Task instructions: Scan the material that follows. Copy every line containing the word "this".

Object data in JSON
_ _ _ _ _
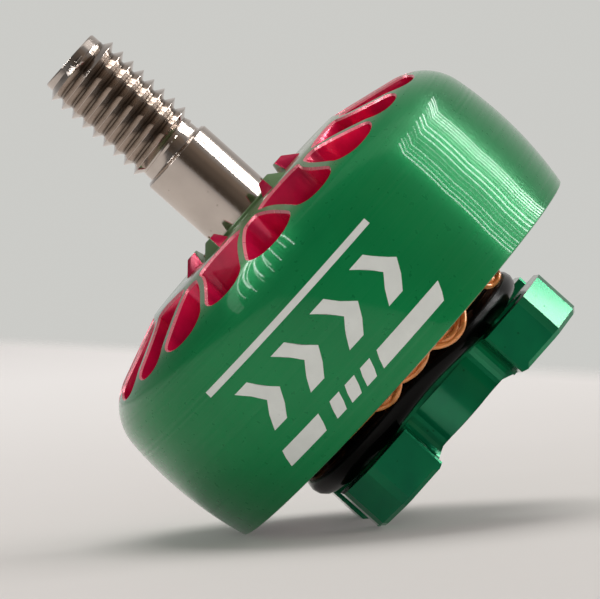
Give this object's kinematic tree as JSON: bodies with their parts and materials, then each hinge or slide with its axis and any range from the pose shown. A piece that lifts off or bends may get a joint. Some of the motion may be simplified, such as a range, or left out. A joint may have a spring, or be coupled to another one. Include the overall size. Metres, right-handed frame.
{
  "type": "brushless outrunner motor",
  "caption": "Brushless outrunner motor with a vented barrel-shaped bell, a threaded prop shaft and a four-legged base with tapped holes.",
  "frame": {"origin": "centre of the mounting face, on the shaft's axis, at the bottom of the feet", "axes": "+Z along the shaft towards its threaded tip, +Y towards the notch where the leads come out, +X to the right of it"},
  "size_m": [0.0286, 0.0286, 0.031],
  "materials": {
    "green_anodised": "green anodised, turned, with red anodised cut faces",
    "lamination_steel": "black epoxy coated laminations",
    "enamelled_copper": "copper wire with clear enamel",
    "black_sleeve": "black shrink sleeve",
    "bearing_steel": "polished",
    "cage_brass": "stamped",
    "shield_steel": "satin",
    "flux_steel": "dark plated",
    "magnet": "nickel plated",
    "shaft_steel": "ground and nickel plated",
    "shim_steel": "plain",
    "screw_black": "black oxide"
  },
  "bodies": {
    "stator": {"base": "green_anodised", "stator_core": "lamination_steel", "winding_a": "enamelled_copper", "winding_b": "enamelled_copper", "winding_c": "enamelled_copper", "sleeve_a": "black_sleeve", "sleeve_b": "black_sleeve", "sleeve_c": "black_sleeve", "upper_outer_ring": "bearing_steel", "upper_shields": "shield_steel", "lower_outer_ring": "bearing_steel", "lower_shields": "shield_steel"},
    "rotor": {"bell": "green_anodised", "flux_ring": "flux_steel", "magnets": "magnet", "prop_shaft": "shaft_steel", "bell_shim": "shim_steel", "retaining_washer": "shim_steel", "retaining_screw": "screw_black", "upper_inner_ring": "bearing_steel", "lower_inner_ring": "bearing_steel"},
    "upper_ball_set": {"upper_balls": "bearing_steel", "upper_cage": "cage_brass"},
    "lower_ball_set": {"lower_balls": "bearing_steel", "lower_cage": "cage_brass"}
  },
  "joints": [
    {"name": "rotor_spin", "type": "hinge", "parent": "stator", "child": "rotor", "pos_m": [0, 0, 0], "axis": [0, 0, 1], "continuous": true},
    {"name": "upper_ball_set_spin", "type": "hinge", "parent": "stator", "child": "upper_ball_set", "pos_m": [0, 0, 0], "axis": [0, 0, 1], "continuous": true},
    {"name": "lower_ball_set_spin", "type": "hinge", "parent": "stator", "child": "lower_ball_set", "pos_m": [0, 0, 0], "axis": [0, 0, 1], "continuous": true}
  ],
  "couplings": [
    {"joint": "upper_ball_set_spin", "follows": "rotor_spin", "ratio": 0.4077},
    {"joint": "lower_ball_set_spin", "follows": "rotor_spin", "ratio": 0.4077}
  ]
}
_ _ _ _ _
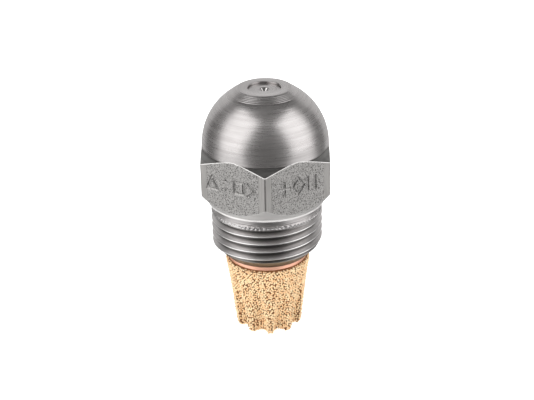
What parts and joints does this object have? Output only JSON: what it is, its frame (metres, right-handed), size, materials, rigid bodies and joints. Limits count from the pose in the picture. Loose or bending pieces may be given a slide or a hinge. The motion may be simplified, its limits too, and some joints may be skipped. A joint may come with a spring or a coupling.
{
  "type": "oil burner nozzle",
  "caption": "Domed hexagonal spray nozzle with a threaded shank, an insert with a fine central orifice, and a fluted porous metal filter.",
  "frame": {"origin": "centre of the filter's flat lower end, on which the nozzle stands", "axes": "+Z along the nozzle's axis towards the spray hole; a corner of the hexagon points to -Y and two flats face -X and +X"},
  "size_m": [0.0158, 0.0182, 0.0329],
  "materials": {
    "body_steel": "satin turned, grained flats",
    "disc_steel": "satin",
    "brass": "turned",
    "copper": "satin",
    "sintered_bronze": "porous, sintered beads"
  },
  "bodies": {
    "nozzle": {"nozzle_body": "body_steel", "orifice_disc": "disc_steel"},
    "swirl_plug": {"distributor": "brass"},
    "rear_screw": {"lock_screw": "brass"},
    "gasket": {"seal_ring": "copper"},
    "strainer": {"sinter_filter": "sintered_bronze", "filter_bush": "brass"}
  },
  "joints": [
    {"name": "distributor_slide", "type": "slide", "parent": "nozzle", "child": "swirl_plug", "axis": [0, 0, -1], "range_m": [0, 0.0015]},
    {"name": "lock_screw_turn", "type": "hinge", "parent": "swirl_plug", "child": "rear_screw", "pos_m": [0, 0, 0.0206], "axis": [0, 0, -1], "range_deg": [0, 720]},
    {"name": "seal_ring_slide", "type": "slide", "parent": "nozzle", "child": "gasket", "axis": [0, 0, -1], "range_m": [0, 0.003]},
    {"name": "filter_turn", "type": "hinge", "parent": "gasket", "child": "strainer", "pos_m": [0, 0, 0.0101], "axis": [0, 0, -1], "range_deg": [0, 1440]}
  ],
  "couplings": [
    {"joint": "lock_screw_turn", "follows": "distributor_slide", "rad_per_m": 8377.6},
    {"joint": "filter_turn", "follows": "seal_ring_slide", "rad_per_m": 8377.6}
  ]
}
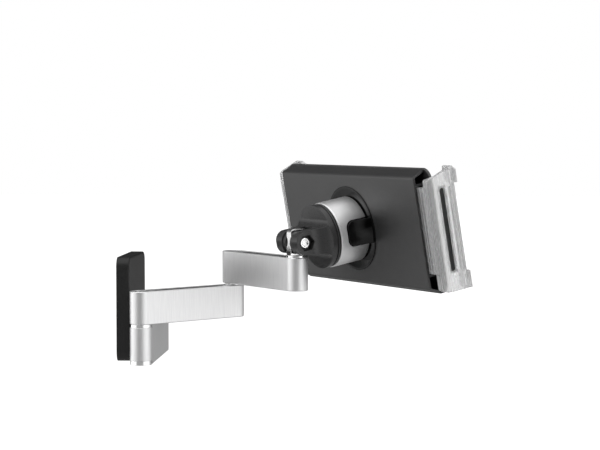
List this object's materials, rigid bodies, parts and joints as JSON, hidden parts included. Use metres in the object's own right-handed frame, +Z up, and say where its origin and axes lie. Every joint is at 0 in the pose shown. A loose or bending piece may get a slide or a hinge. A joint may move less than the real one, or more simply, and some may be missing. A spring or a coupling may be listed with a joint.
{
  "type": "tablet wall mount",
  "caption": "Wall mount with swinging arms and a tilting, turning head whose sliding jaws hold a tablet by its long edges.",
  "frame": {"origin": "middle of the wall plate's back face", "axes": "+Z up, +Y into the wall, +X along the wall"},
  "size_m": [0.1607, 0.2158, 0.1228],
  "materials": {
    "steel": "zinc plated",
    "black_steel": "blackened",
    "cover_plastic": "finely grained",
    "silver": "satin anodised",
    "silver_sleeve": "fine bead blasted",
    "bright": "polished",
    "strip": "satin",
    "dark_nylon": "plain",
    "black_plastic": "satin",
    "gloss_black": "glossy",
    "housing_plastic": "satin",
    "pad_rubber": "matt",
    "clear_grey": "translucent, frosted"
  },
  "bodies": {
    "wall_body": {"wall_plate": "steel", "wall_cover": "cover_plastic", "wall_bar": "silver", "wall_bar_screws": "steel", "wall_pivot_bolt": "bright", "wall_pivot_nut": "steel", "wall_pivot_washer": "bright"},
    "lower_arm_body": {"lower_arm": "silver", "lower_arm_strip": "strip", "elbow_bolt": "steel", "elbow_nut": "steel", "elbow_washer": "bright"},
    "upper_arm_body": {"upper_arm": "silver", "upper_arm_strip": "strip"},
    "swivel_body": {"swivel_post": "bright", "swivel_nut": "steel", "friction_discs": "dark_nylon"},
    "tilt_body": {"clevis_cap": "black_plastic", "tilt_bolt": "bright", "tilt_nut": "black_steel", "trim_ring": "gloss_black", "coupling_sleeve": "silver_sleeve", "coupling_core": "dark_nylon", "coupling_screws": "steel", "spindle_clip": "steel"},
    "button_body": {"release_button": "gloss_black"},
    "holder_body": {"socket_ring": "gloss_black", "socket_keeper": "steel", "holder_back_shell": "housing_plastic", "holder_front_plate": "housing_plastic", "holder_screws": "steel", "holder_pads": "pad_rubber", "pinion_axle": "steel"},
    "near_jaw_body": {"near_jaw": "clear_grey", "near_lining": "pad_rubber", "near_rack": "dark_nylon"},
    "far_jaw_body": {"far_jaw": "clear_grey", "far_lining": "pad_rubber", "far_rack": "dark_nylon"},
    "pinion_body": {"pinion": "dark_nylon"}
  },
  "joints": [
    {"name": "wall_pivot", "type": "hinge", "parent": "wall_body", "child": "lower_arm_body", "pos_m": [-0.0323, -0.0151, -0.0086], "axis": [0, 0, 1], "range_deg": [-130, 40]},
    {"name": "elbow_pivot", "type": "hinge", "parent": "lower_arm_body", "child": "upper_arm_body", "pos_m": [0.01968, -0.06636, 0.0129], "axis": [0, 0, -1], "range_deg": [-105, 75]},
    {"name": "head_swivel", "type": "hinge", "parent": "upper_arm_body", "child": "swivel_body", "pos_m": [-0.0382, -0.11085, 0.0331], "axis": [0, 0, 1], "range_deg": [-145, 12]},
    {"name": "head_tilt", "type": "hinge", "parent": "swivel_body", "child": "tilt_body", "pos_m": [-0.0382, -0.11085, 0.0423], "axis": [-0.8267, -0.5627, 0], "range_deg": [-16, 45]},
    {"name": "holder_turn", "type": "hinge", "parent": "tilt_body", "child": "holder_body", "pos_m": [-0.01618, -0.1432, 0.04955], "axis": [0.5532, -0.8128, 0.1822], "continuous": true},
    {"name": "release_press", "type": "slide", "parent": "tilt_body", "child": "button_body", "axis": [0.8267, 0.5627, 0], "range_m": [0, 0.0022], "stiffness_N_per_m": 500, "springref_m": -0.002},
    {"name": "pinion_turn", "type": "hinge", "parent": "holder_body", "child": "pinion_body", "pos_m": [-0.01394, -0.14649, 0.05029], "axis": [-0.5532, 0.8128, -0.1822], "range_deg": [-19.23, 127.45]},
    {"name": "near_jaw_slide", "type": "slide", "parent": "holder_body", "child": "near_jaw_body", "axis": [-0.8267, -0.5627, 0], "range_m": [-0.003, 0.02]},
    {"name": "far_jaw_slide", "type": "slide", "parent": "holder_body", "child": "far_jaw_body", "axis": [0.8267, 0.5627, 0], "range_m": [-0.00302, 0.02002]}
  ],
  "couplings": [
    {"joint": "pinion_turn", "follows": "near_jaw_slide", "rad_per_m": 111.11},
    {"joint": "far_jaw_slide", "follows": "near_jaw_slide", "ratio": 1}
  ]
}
_ _ _ _ _
Expected answer:
Give this object's kinematic tree as JSON: bodies with their parts and materials, then each hinge or slide with its axis and any range from the pose shown. A piece that lifts off or bends may get a joint. Some of the motion may be simplified, such as a range, or left out. A joint may have a spring, or be coupled to another one. Include the overall size. Metres, right-handed frame.
What parts and joints does this object have? Output only JSON: what it is, its frame (metres, right-handed), size, materials, rigid bodies and joints. Limits count from the pose in the picture. Loose or bending pieces may be given a slide or a hinge. The motion may be simplified, its limits too, and some joints may be skipped. A joint may come with a spring or a coupling.
List this object's materials, rigid bodies, parts and joints as JSON, hidden parts included. Use metres in the object's own right-handed frame, +Z up, and say where its origin and axes lie. Every joint is at 0 in the pose shown. A loose or bending piece may get a slide or a hinge. A joint may move less than the real one, or more simply, and some may be missing. A spring or a coupling may be listed with a joint.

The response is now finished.